Business

As Amazon looks to deliver its own packages, Charlotte’s airport is part of the strategy

In this August file photo, Amazon.com boxes are shown stacked near a Boeing 767 Amazon “Prime Air” cargo plane on display in a Boeing hangar in Seattle. Amazon’s announcement last month of a new air cargo hub in Kentucky is the latest way the e-commerce retailer is dipping its toe, or perhaps whole foot, into building out its shipping and logistics unit.
In this August file photo, Amazon.com boxes are shown stacked near a Boeing 767 Amazon “Prime Air” cargo plane on display in a Boeing hangar in Seattle. Amazon’s announcement last month of a new air cargo hub in Kentucky is the latest way the e-commerce retailer is dipping its toe, or perhaps whole foot, into building out its shipping and logistics unit. AP

As Amazon.com increasingly looks to deliver its own packages, the online retailer is using Charlotte as one of the building blocks for its “Prime Air” cargo service.

As of August, two carriers that work with Amazon have been flying a total of two flights per day from Charlotte Douglas International Airport. And ABX Air and Air Transit International – both subsidiaries of Air Transport Services Group – have room to expand, according to emails obtained by the Observer through a public records request.

Seattle-based Amazon got its start in 1994 as an online seller of books, but in recent years it’s been shaking up the entire retail industry. Now it’s moving into the turf of UPS and FedEx as it expands its cargo fleet.

Last week, the company said it was building a “centralized air hub” at Cincinnati/Northern Kentucky Airport “to support its growing fleet of Prime Air cargo planes.” The project will create 2,000 jobs, Amazon said.

It’s not clear if this move will have any impact at Charlotte Douglas.

“We operate the air network at the discretion of our customer, which means they make all the decisions about where we will fly for them,” said Paul Cunningham, a spokesman for ATSG, the Ohio-based company whose subsidiaries fly for Amazon.

“As such, we’re unable to answer questions about how the new (Cincinnati) hub will affect CLT, or whether there are any expansion plans for CLT.”

Amazon did not respond to requests for comment.

In 2016, the amount of air cargo at Charlotte Douglas rose more than 14 percent to 154,447 tons loaded and unloaded. Aviation Director Brent Cagle told the Observer that’s mostly from the new Amazon-based business.

“It shows us there is a lot of potential in the market for continued growth in cargo,” said Cagle. “We’re going to try to get more.”

Amazon’s airport presence is the latest addition to the retailer’s Charlotte-area footprint. The company has a receiving center at Old Dowd Road, near the airport, and a distribution center in Concord, where it employs about 360 people.

Amazon announced in August that it had agreed to lease 40 planes from ATSG and another carrier, Atlas Air. Amazon displayed the first plane with Prime Air markings at an air show that month and now says it has 16 planes in service, with more rolling out over time.

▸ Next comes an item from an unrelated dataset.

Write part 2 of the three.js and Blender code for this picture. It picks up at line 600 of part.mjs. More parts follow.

In October, Charlotte Douglas confirmed that it was contacted in the summer by ABX Air about cargo and ramp space to “accommodate 767 aircraft for an undisclosed client.” ABX leased a 43,000 square foot building and began operations Aug. 22, the airport said.

Last month, the airport provided the Observer with emails and other documents related to ABX and ATI’s operations at Charlotte Douglas. The documents included no mention of Amazon except for one email that listed the title of an ATSG executive as director of Amazon Network Operations.

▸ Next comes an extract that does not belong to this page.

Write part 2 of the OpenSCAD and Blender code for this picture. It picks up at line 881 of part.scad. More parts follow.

In another email, Diane Douglas Carter, the airport’s commercial services and properties manager, asked an ABX official if he had heard any word from his “west coast client.”

ABX and ATI started with a total of two departing flights per day – one to Stockton Metropolitan Airport and one to Ontario International Airport, both in California, according to an Aug. 12 email.

According to the documents, landings at Charlotte Douglas reached 31 each in October for ABX and ATI, but there was a decline in November and December, which coincided with a strike by ABX pilots.

“The brief work stoppage last year grounded ABX Air planes nationwide for several days in late November/early December,” Cunningham said. “Since the end of that work stoppage, all ABX Air aircraft have been operating on normal schedules.”

ABX and ATI have no employees at Charlotte Douglas, Cunningham said. Loading and unloading of planes is handled by a contractor, he said.

If the carriers want to expand in the future, the airport can accommodate their growth, wrote Raymond Herron, the airport’s gate management supervisor, in an Aug. 18 email.

“As your operation expands, we have a plan in place so that we can add additional parking spaces in the future,” he wrote. “Just let me know if/when you are looking at expansion plans.”

Staff writer Ely Portillo contributed.